DESCRIPTION OF THE TASK: Nothing may be dropped or altered: reproduce all the data.

────────────────

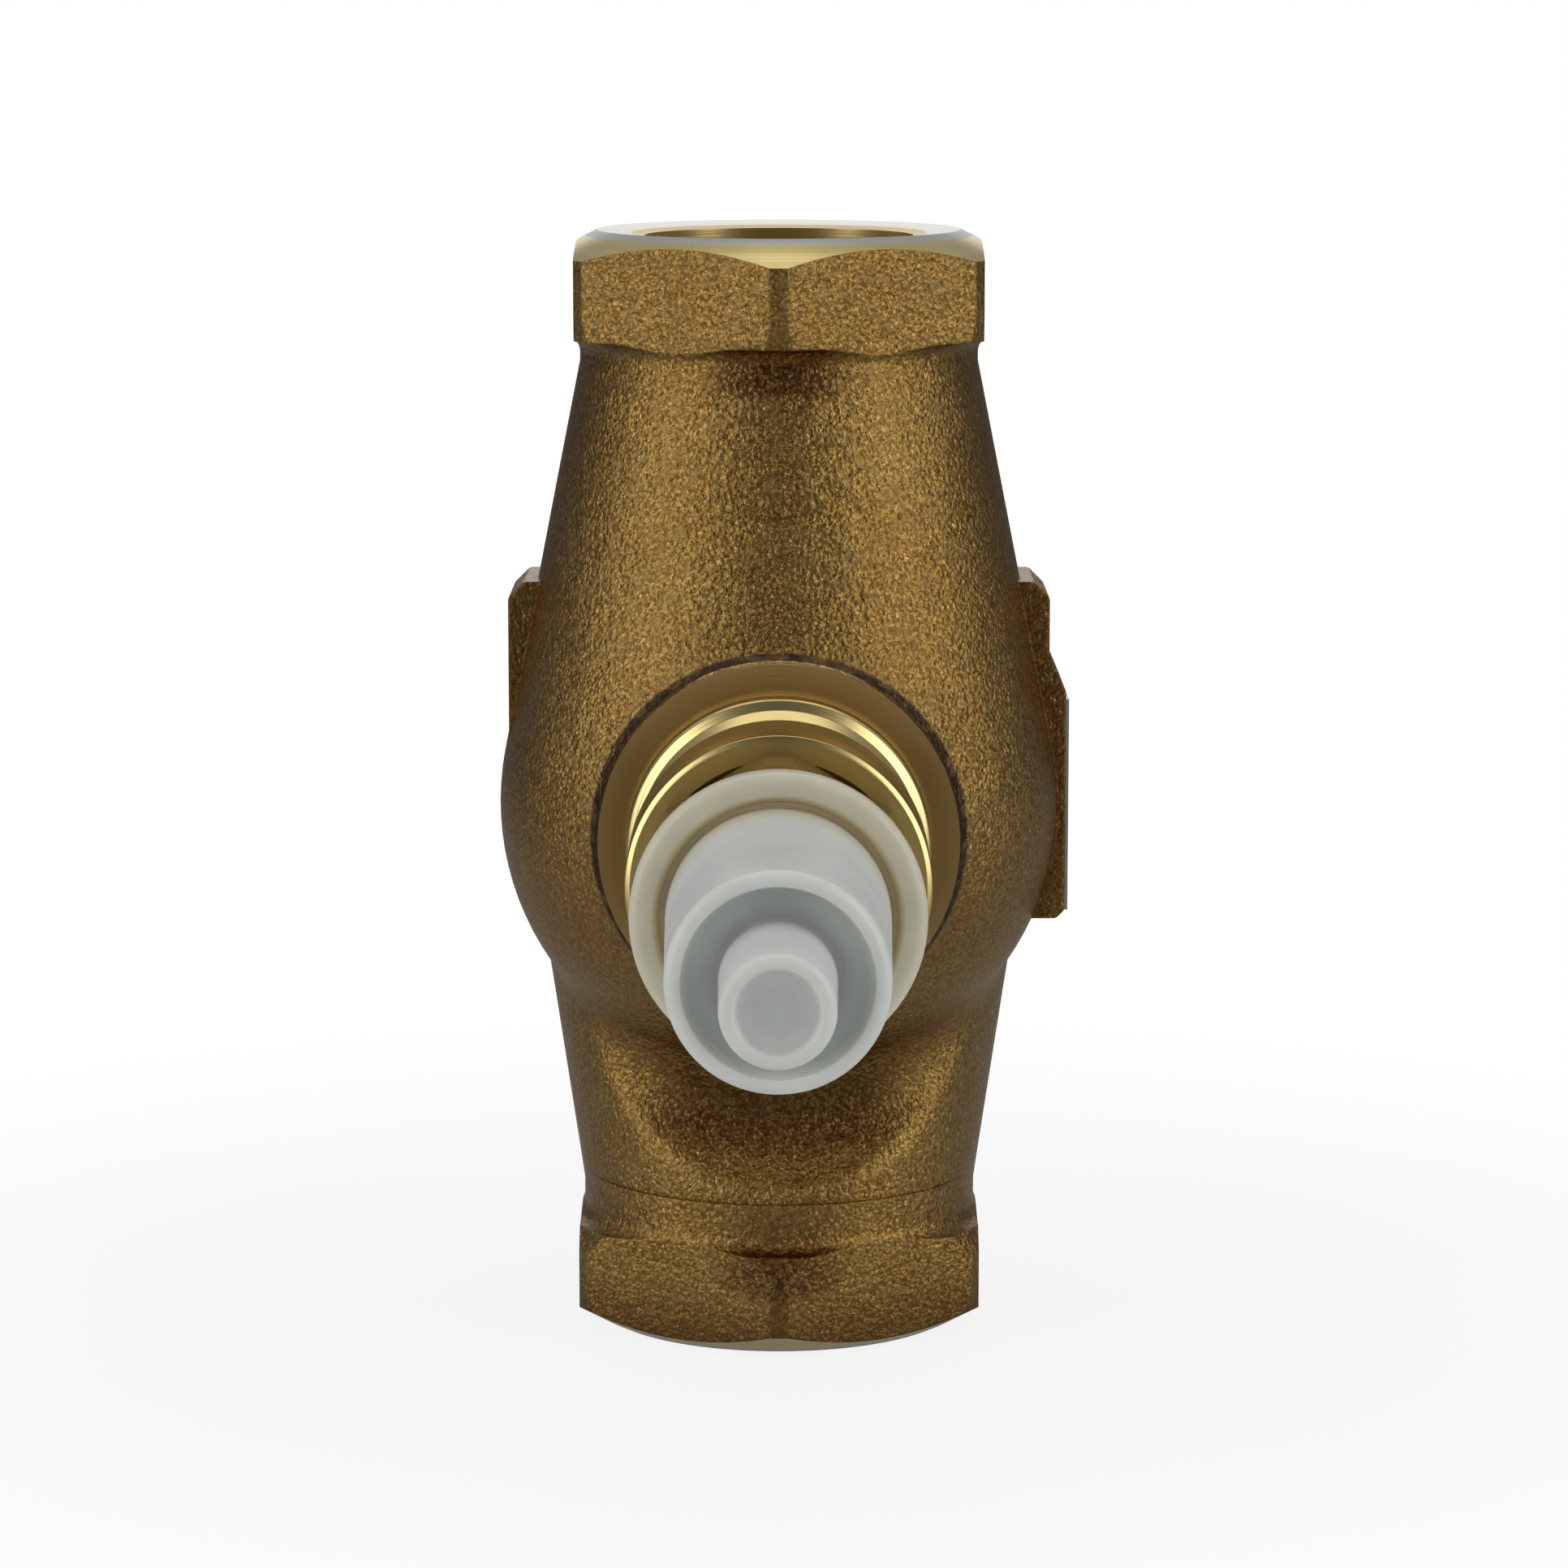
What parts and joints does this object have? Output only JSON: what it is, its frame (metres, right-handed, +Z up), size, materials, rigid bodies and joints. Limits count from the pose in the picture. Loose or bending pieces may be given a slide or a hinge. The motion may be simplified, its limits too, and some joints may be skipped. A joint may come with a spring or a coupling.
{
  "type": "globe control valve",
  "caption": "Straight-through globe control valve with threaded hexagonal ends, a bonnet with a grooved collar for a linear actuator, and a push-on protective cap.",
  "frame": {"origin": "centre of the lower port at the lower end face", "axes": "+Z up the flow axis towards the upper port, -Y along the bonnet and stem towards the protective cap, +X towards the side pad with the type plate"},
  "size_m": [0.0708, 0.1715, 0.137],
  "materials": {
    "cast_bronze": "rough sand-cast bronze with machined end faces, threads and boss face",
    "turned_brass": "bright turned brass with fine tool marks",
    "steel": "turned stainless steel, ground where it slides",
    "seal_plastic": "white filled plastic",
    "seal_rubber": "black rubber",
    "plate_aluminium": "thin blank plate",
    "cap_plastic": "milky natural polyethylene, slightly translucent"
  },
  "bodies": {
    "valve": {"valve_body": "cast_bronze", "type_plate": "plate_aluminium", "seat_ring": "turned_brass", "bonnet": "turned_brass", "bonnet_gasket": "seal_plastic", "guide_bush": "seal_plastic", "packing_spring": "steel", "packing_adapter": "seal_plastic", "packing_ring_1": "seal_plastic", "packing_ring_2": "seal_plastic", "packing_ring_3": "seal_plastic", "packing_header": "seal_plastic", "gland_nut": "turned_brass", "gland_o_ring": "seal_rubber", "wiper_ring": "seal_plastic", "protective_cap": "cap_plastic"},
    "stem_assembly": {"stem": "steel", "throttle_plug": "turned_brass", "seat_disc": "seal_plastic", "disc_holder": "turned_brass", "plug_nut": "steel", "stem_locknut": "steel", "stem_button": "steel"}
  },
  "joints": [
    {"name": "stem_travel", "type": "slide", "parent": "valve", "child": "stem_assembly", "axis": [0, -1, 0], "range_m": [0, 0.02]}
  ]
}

────────────────

TASK SOLUTION:
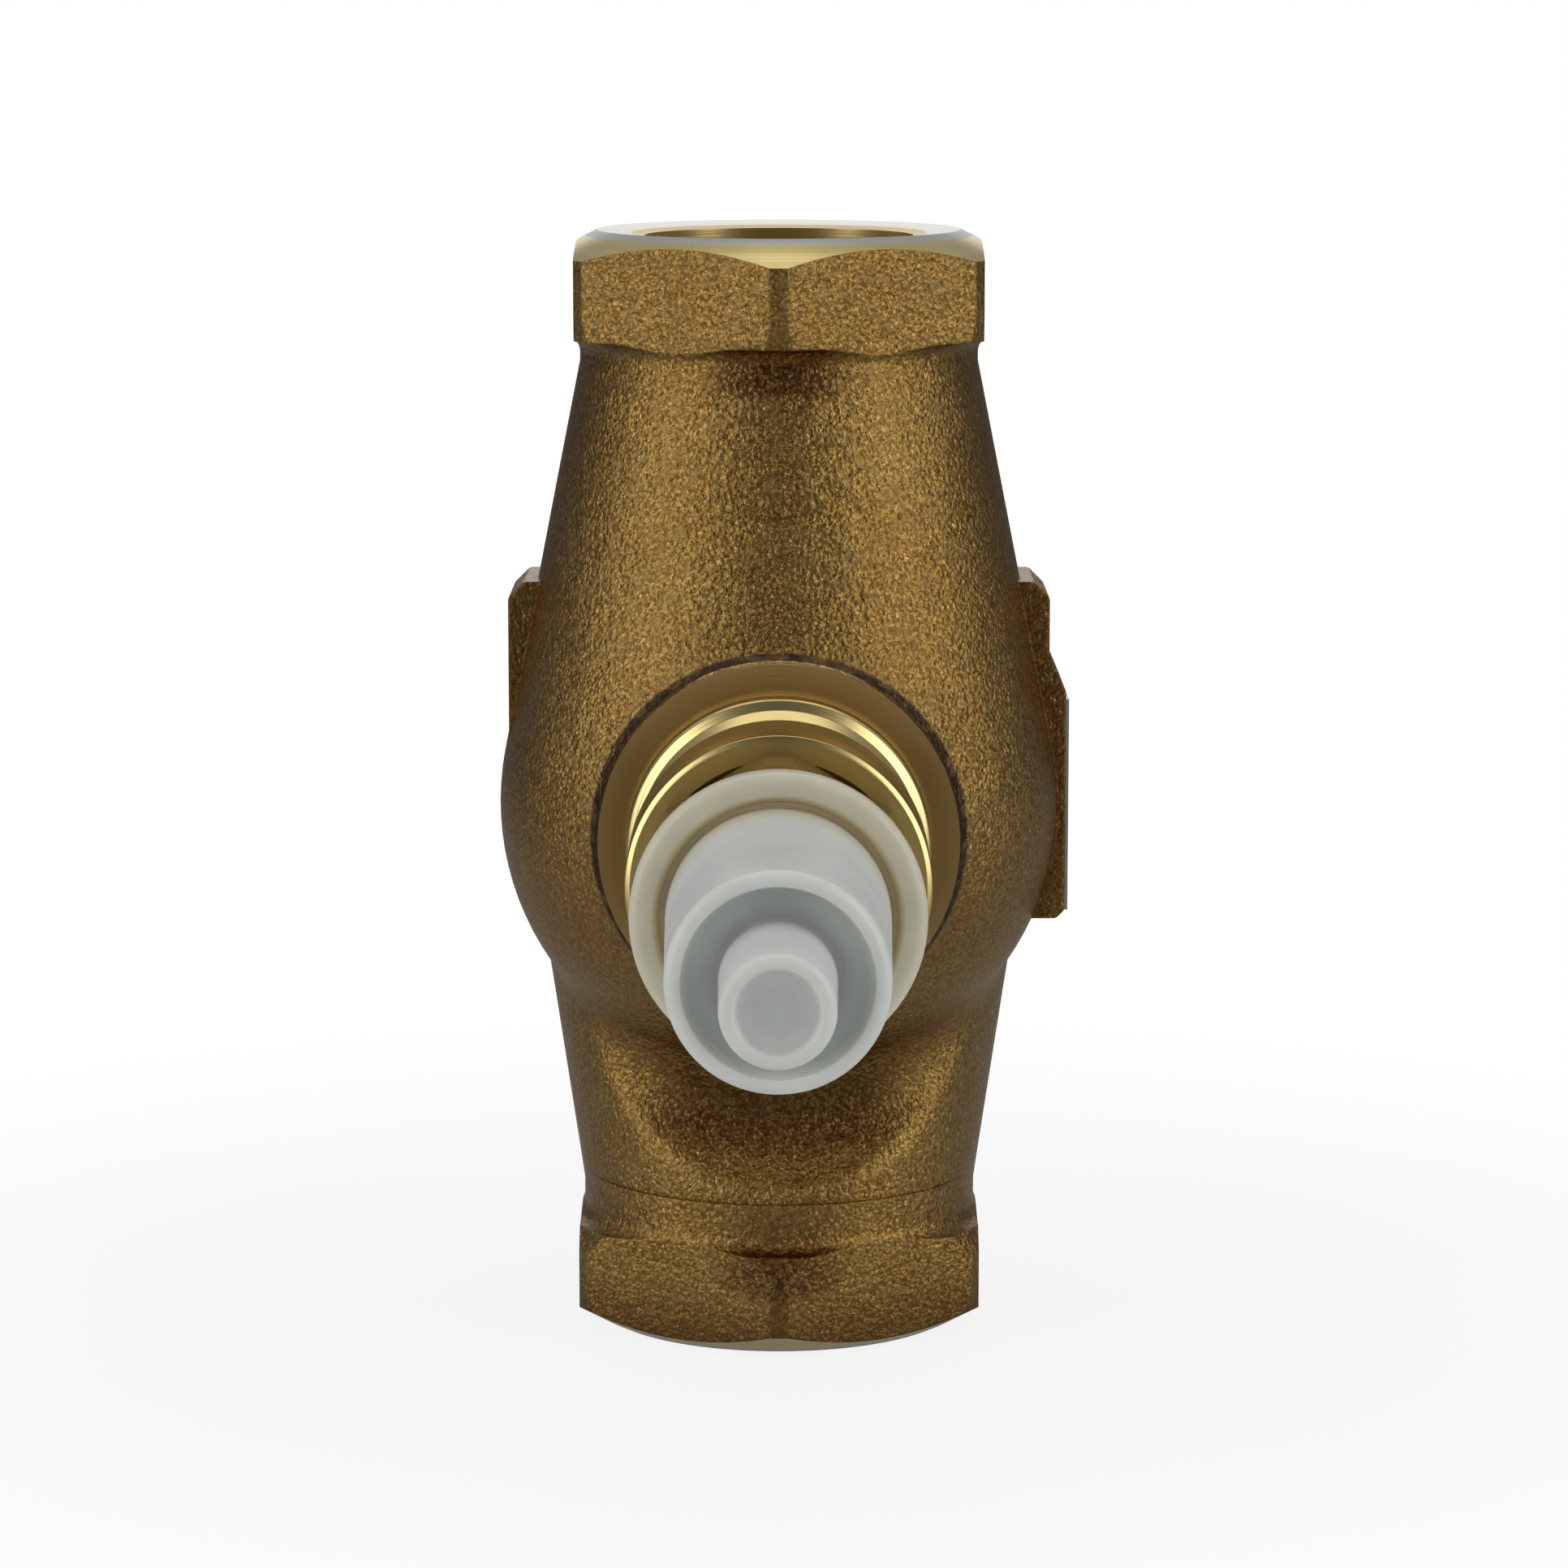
What parts and joints does this object have? Output only JSON: what it is, its frame (metres, right-handed, +Z up), size, materials, rigid bodies and joints. Limits count from the pose in the picture. Loose or bending pieces may be given a slide or a hinge. The motion may be simplified, its limits too, and some joints may be skipped. A joint may come with a spring or a coupling.
{
  "type": "globe control valve",
  "caption": "Straight-through globe control valve with threaded hexagonal ends, a bonnet with a grooved collar for a linear actuator, and a push-on protective cap.",
  "frame": {"origin": "centre of the lower port at the lower end face", "axes": "+Z up the flow axis towards the upper port, -Y along the bonnet and stem towards the protective cap, +X towards the side pad with the type plate"},
  "size_m": [0.0708, 0.1715, 0.137],
  "materials": {
    "cast_bronze": "rough sand-cast bronze with machined end faces, threads and boss face",
    "turned_brass": "bright turned brass with fine tool marks",
    "steel": "turned stainless steel, ground where it slides",
    "seal_plastic": "white filled plastic",
    "seal_rubber": "black rubber",
    "plate_aluminium": "thin blank plate",
    "cap_plastic": "milky natural polyethylene, slightly translucent"
  },
  "bodies": {
    "valve": {"valve_body": "cast_bronze", "type_plate": "plate_aluminium", "seat_ring": "turned_brass", "bonnet": "turned_brass", "bonnet_gasket": "seal_plastic", "guide_bush": "seal_plastic", "packing_spring": "steel", "packing_adapter": "seal_plastic", "packing_ring_1": "seal_plastic", "packing_ring_2": "seal_plastic", "packing_ring_3": "seal_plastic", "packing_header": "seal_plastic", "gland_nut": "turned_brass", "gland_o_ring": "seal_rubber", "wiper_ring": "seal_plastic", "protective_cap": "cap_plastic"},
    "stem_assembly": {"stem": "steel", "throttle_plug": "turned_brass", "seat_disc": "seal_plastic", "disc_holder": "turned_brass", "plug_nut": "steel", "stem_locknut": "steel", "stem_button": "steel"}
  },
  "joints": [
    {"name": "stem_travel", "type": "slide", "parent": "valve", "child": "stem_assembly", "axis": [0, -1, 0], "range_m": [0, 0.02]}
  ]
}